### Materials provided
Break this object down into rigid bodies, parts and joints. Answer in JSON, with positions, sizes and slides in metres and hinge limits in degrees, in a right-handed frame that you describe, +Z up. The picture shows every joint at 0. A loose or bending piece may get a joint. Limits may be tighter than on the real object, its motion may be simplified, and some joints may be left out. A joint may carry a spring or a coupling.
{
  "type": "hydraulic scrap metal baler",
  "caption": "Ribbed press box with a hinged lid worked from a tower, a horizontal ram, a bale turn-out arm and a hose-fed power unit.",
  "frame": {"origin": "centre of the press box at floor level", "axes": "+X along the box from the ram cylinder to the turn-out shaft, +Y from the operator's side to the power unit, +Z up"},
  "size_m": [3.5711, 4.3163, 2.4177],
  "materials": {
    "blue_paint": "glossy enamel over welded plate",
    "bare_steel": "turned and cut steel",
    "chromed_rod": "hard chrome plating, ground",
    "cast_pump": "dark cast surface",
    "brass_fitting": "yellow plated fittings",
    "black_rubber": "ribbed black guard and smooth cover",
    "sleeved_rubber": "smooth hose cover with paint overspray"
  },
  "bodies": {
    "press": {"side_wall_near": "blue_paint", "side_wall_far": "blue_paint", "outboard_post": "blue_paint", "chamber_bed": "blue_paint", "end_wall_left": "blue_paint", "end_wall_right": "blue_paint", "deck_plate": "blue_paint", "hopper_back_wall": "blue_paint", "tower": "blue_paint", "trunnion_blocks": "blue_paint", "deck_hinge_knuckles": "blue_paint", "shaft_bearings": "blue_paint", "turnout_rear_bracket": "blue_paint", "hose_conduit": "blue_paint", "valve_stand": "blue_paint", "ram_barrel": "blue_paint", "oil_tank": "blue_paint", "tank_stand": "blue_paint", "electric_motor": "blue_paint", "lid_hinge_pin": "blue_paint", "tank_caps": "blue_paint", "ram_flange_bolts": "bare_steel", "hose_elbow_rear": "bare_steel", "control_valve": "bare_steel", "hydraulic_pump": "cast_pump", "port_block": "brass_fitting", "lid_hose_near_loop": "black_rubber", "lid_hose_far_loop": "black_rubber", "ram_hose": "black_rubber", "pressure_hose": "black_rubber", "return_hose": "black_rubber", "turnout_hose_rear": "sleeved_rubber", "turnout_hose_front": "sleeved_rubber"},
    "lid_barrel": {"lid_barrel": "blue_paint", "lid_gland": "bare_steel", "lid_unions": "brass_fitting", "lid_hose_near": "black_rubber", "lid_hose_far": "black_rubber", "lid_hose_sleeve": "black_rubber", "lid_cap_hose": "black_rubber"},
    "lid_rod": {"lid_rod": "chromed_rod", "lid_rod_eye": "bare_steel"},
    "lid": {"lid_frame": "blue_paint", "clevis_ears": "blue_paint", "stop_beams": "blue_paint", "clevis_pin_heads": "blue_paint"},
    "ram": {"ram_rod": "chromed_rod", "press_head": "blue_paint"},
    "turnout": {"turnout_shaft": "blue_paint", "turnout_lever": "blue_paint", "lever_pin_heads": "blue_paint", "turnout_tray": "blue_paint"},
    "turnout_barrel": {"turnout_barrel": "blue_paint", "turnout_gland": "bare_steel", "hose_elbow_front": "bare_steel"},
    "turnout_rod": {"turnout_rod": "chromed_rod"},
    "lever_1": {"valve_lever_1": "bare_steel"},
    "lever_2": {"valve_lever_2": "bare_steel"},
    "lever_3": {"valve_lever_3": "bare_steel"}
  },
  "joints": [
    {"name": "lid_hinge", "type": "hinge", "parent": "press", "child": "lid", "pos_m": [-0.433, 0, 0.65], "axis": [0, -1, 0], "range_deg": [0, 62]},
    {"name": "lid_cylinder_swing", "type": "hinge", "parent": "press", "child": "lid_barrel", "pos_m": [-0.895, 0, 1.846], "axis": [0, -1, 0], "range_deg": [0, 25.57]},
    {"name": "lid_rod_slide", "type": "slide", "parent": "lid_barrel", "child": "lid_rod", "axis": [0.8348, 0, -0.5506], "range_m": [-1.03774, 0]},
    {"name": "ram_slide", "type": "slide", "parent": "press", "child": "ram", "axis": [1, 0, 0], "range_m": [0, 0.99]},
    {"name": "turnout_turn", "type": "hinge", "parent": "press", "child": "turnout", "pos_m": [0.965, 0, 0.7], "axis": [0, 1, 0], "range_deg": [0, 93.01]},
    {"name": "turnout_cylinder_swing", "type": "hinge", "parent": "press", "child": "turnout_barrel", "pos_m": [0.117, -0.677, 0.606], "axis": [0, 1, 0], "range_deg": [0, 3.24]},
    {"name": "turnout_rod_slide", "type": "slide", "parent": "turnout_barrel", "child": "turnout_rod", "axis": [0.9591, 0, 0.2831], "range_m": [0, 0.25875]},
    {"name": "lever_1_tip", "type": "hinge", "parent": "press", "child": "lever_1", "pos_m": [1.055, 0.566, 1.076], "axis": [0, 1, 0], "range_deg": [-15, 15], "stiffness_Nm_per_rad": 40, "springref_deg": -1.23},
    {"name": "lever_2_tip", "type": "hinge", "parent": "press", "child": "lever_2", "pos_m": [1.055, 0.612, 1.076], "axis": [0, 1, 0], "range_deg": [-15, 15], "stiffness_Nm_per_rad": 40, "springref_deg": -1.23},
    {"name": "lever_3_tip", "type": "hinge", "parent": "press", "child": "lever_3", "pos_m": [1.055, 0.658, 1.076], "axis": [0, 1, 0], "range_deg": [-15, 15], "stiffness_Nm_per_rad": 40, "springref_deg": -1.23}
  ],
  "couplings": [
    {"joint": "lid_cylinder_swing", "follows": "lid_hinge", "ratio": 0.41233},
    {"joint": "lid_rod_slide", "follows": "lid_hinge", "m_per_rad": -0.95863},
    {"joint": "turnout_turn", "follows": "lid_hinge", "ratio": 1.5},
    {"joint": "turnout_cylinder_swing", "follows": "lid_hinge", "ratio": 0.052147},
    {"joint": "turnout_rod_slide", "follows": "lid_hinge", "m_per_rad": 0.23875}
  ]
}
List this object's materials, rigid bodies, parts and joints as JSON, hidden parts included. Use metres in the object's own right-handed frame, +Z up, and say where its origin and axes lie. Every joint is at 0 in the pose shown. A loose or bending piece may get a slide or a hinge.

### What the task requires
Recopy the entries above in their entirety, exactly.

### Exercise solution
Break this object down into rigid bodies, parts and joints. Answer in JSON, with positions, sizes and slides in metres and hinge limits in degrees, in a right-handed frame that you describe, +Z up. The picture shows every joint at 0. A loose or bending piece may get a joint. Limits may be tighter than on the real object, its motion may be simplified, and some joints may be left out. A joint may carry a spring or a coupling.
{
  "type": "hydraulic scrap metal baler",
  "caption": "Ribbed press box with a hinged lid worked from a tower, a horizontal ram, a bale turn-out arm and a hose-fed power unit.",
  "frame": {"origin": "centre of the press box at floor level", "axes": "+X along the box from the ram cylinder to the turn-out shaft, +Y from the operator's side to the power unit, +Z up"},
  "size_m": [3.5711, 4.3163, 2.4177],
  "materials": {
    "blue_paint": "glossy enamel over welded plate",
    "bare_steel": "turned and cut steel",
    "chromed_rod": "hard chrome plating, ground",
    "cast_pump": "dark cast surface",
    "brass_fitting": "yellow plated fittings",
    "black_rubber": "ribbed black guard and smooth cover",
    "sleeved_rubber": "smooth hose cover with paint overspray"
  },
  "bodies": {
    "press": {"side_wall_near": "blue_paint", "side_wall_far": "blue_paint", "outboard_post": "blue_paint", "chamber_bed": "blue_paint", "end_wall_left": "blue_paint", "end_wall_right": "blue_paint", "deck_plate": "blue_paint", "hopper_back_wall": "blue_paint", "tower": "blue_paint", "trunnion_blocks": "blue_paint", "deck_hinge_knuckles": "blue_paint", "shaft_bearings": "blue_paint", "turnout_rear_bracket": "blue_paint", "hose_conduit": "blue_paint", "valve_stand": "blue_paint", "ram_barrel": "blue_paint", "oil_tank": "blue_paint", "tank_stand": "blue_paint", "electric_motor": "blue_paint", "lid_hinge_pin": "blue_paint", "tank_caps": "blue_paint", "ram_flange_bolts": "bare_steel", "hose_elbow_rear": "bare_steel", "control_valve": "bare_steel", "hydraulic_pump": "cast_pump", "port_block": "brass_fitting", "lid_hose_near_loop": "black_rubber", "lid_hose_far_loop": "black_rubber", "ram_hose": "black_rubber", "pressure_hose": "black_rubber", "return_hose": "black_rubber", "turnout_hose_rear": "sleeved_rubber", "turnout_hose_front": "sleeved_rubber"},
    "lid_barrel": {"lid_barrel": "blue_paint", "lid_gland": "bare_steel", "lid_unions": "brass_fitting", "lid_hose_near": "black_rubber", "lid_hose_far": "black_rubber", "lid_hose_sleeve": "black_rubber", "lid_cap_hose": "black_rubber"},
    "lid_rod": {"lid_rod": "chromed_rod", "lid_rod_eye": "bare_steel"},
    "lid": {"lid_frame": "blue_paint", "clevis_ears": "blue_paint", "stop_beams": "blue_paint", "clevis_pin_heads": "blue_paint"},
    "ram": {"ram_rod": "chromed_rod", "press_head": "blue_paint"},
    "turnout": {"turnout_shaft": "blue_paint", "turnout_lever": "blue_paint", "lever_pin_heads": "blue_paint", "turnout_tray": "blue_paint"},
    "turnout_barrel": {"turnout_barrel": "blue_paint", "turnout_gland": "bare_steel", "hose_elbow_front": "bare_steel"},
    "turnout_rod": {"turnout_rod": "chromed_rod"},
    "lever_1": {"valve_lever_1": "bare_steel"},
    "lever_2": {"valve_lever_2": "bare_steel"},
    "lever_3": {"valve_lever_3": "bare_steel"}
  },
  "joints": [
    {"name": "lid_hinge", "type": "hinge", "parent": "press", "child": "lid", "pos_m": [-0.433, 0, 0.65], "axis": [0, -1, 0], "range_deg": [0, 62]},
    {"name": "lid_cylinder_swing", "type": "hinge", "parent": "press", "child": "lid_barrel", "pos_m": [-0.895, 0, 1.846], "axis": [0, -1, 0], "range_deg": [0, 25.57]},
    {"name": "lid_rod_slide", "type": "slide", "parent": "lid_barrel", "child": "lid_rod", "axis": [0.8348, 0, -0.5506], "range_m": [-1.03774, 0]},
    {"name": "ram_slide", "type": "slide", "parent": "press", "child": "ram", "axis": [1, 0, 0], "range_m": [0, 0.99]},
    {"name": "turnout_turn", "type": "hinge", "parent": "press", "child": "turnout", "pos_m": [0.965, 0, 0.7], "axis": [0, 1, 0], "range_deg": [0, 93.01]},
    {"name": "turnout_cylinder_swing", "type": "hinge", "parent": "press", "child": "turnout_barrel", "pos_m": [0.117, -0.677, 0.606], "axis": [0, 1, 0], "range_deg": [0, 3.24]},
    {"name": "turnout_rod_slide", "type": "slide", "parent": "turnout_barrel", "child": "turnout_rod", "axis": [0.9591, 0, 0.2831], "range_m": [0, 0.25875]},
    {"name": "lever_1_tip", "type": "hinge", "parent": "press", "child": "lever_1", "pos_m": [1.055, 0.566, 1.076], "axis": [0, 1, 0], "range_deg": [-15, 15], "stiffness_Nm_per_rad": 40, "springref_deg": -1.23},
    {"name": "lever_2_tip", "type": "hinge", "parent": "press", "child": "lever_2", "pos_m": [1.055, 0.612, 1.076], "axis": [0, 1, 0], "range_deg": [-15, 15], "stiffness_Nm_per_rad": 40, "springref_deg": -1.23},
    {"name": "lever_3_tip", "type": "hinge", "parent": "press", "child": "lever_3", "pos_m": [1.055, 0.658, 1.076], "axis": [0, 1, 0], "range_deg": [-15, 15], "stiffness_Nm_per_rad": 40, "springref_deg": -1.23}
  ],
  "couplings": [
    {"joint": "lid_cylinder_swing", "follows": "lid_hinge", "ratio": 0.41233},
    {"joint": "lid_rod_slide", "follows": "lid_hinge", "m_per_rad": -0.95863},
    {"joint": "turnout_turn", "follows": "lid_hinge", "ratio": 1.5},
    {"joint": "turnout_cylinder_swing", "follows": "lid_hinge", "ratio": 0.052147},
    {"joint": "turnout_rod_slide", "follows": "lid_hinge", "m_per_rad": 0.23875}
  ]
}
List this object's materials, rigid bodies, parts and joints as JSON, hidden parts included. Use metres in the object's own right-handed frame, +Z up, and say where its origin and axes lie. Every joint is at 0 in the pose shown. A loose or bending piece may get a slide or a hinge.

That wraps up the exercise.